I am going to move this to Ask The Experts, which is a more appropriate forum for this request.
anyone?
Looks like you could be the first! Looks neat, I don't have a reason to use it though.
Looks like no one has used this product. Is it cheap? If so, and I were inclined to use it, I might try it out first on something I didn't care about. Maybe do a crowbar or something and see how it comes out and whether it is easy to use.
A crowbar? Nah. . .then you'd put it down somewhere and never be able to find it again! [;)]
If you're going to test it on something, I'd suggest at least testing it on something you'd actually WANT to be camo, so if it turned out OK (or even not so OK), you'd have gotten your money's worth.

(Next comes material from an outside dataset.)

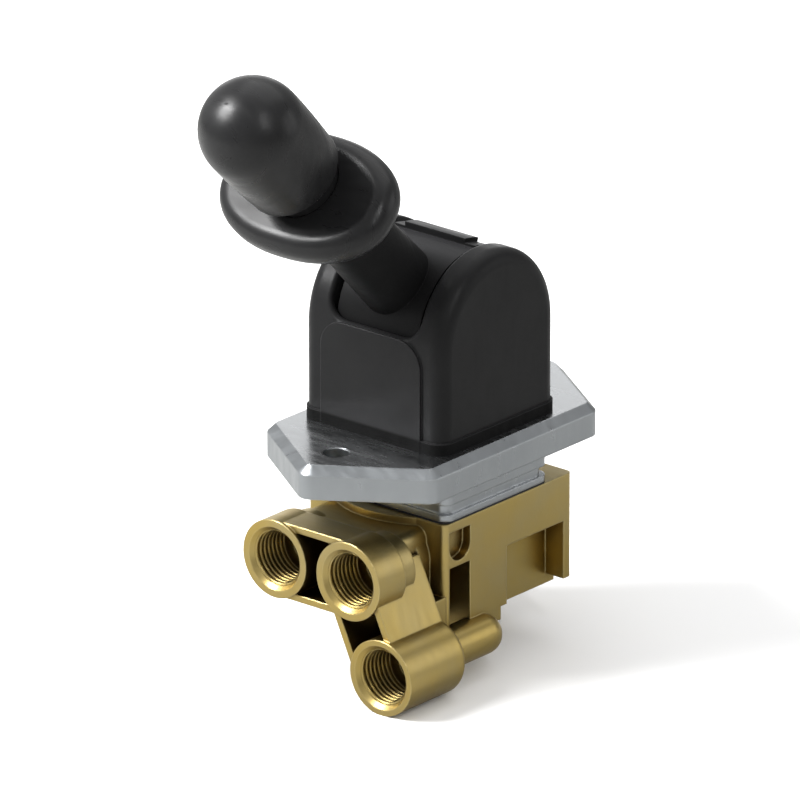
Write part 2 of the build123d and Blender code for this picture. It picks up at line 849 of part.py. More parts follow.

For what its supposed to do (ie put a nice photographic-quality camo film on just about anything including weirdly-shaped things), I think the price is actually pretty reasonable. But in terms of overall costs, at $100 per kit, I'd say this stuff isn't cheap enough for disposable testing.
The kit comes with 20 square feet of film, but you have to realize that the dipping process wastes a lot of it, so you're not going to be able to get nearly that much in terms of coverage.
I have never tried the process myself, so I can't comment on the coating durability, but its based on hydrographing, and that technique is used for professional print finishing. I think it should be OK.
Here's a sort of pro version featured on ESPN, for another look:
http://www.camoent.com/process.htm
Note that the pro here does fairly extensive prepping of the surface to be dipped including scuffing it up and priming it before going to the film coating.